This economic expansion is now in its twenty-fourth month. It is one of the weakest expansions on record. And, it seems to be going nowhere.
One reason for this is that there is just too much debt still outstanding in the economy. The economy is experiencing a debt deflation where more and more people and businesses feel over-burdened with the debt loads they are carrying on their balance sheets.
The government, especially the Federal Reserve, is trying to counter this by pushing hard on the credit inflation button to extend the fifty years or so of credit inflation we have already experienced. The problem with this is that each new round of credit inflation puts more and more people and businesses into unsustainable positions so that expansions rely on a smaller and smaller proportion of the economy to drive further economic growth. (http://seekingalpha.com/article/279283-credit-inflation-or-debt-deflation)
Debt takes time to work off or work out. The bigger the debt-load the longer and harder it is for the people and businesses to climb out of their holes. Repeated cycles of credit inflation not only end up with more people digging holes, it also contributes to some existing holes becoming deeper.

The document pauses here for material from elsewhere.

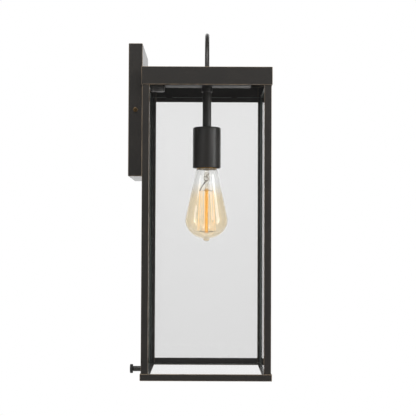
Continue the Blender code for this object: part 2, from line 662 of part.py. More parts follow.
def make_lamp_cap():
    """A rolled brass screw cap: rounded threads, drawn here as rings."""
    rim, top, turns, per_turn = CAP_RIM, -57.0 * MM, 5, 4
    crest, depth, wall = THREAD_RADIUS, 0.8 * MM, 0.5 * MM
    start = top - 1.6 * MM
    outer = [(8.2 * MM, top), (10.6 * MM, top)]
    for i in range(turns * per_turn + 1):
        wave = 0.5 * (1 - math.cos(math.tau * i / per_turn))
        outer.append((crest - depth + depth * wave, start - THREAD_PITCH * i / per_turn))
    outer += [(crest, rim + 1.2 * MM), (crest, rim)]
    inner_radius = crest - depth - wall
    inner = [(inner_radius + 0.1 * MM, rim), (inner_radius, rim + 1.0 * MM), (inner_radius, top - 2.0 * MM),
             (8.2 * MM, top - 0.6 * MM)]
    turned("lamp_cap", outer + inner, (AXIS_X, 0, 0), BRASS, sides=28)
    glass_top = -53.2 * MM
    profile = [(0.0, glass_top), (5.6 * MM, glass_top), (7.8 * MM, top + 0.3 * MM), (7.8 * MM, top), (0.0, top)]
    turned("lamp_cap_insulator", profile, (AXIS_X, 0, 0), BLACK_GLASS, sides=24)
    crown = glass_top + GAP
    profile = [(0.0, crown + 1.2 * MM), (3.0 * MM, crown + 1.0 * MM), (4.6 * MM, crown), (0.0, crown)]
    turned("lamp_eyelet", profile, (AXIS_X, 0, 0), BRASS, sides=24)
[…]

Hence with every cycle recoveries become harder to achieve and the subsequent economic growth becomes less and less robust.
Another reason why economic growth is having trouble picking up momentum is because of the dislocations that exist within the economy. Credit inflation causes many distortions beyond what it does to the balance sheets of people and businesses.
Most analysts concentrate on the unemployment rate. Right now this figure rests just over 9.0 percent. Analysts focus on this variable as the crucial one for the upcoming 2012 election.
To me, a more important measure of the dislocation of human resources in the economy is the amount of under-employment we are experiencing. This number includes those individuals that have left the workforce or are employed but are not fully employed.
The under-employment rate in the United States right now runs about 20.0 percent. About one out of every five Americans is under-employed.
This number was under 10.0 percent in the 1960s and has trended up ever since.
The reason: the number one goal of the economic policy of the United States government was to achieve high rates of employment…low rates of unemployment. The best way to do this when unemployment arose was to stimulate the economy through the monetary and fiscal policies of the United States government to put people back to work in the jobs they have previously been laid off from. This, of course, resulted in more and more of the human capital in the country being underutilized…a capacity utilization problem.
Adding to this was the shift in employment in the country with relatively more and more of the new jobs opening up being in finance and financial services and less and less in manufacturing. Many “potential” workers find themselves limited in terms of opportunity either through geographic location or educational training. Both of these results came from the governments attempt to achieve high levels of employment through credit inflation.
Finally, there is the problem of capacity utilization of physical capital. As one can see in the accompanying chart, capacity utilization in American industry was in the 87.0 to 90.0 percent range in the 1960s. As the proportion of human capital being used in this country trended downward from the1960s to the present, capacity utilization in manufacturing has also trended downward.
One can observe very clearly in this chart the cycles of capacity utilization associated with each recession during this time period. Also, one can not that with every cycle in capacity utilization that the “new” peak achieved is lower than the peak reached during the previous cycle…with the exception of the 1995-1997 experience.
Right now, United States manufacturing seems to be “peaking” out just below 77.0% of capacity, down from a previous peak of about 82.0 percent of capacity. It has been stuck at this level for at least seven months now, through June.
My argument is that just as credit inflation is responsible for the growing under-employment in the United States work force, credit inflation is also responsible for the growing under-employment of the physical capital of the United States. Credit inflation distorts business decisions and leads to a capital stock that is less and less productive over time.
So, here are three reasons why I place a low probability on the United States economy achieving a more robust economic recovery: the debt load on people and businesses; the dislocation existing in the labor market leading to high rates of under-employment; and the dislocation existing in the use of physical capital in the United States leading to low rates of capacity utilization.
Note that credit inflation can only be a short run panacea for these problems. Credit inflation leads to greater debt buildup adding to the unsustainability of the debt load being carried by people and businesses. Credit inflation works to put people back into the jobs they recently lost but as the society changes, the old jobs go away. And, credit inflation affects the productivity of the country’s physical capital making the existing capital stock less and less usable. There are no good answers here.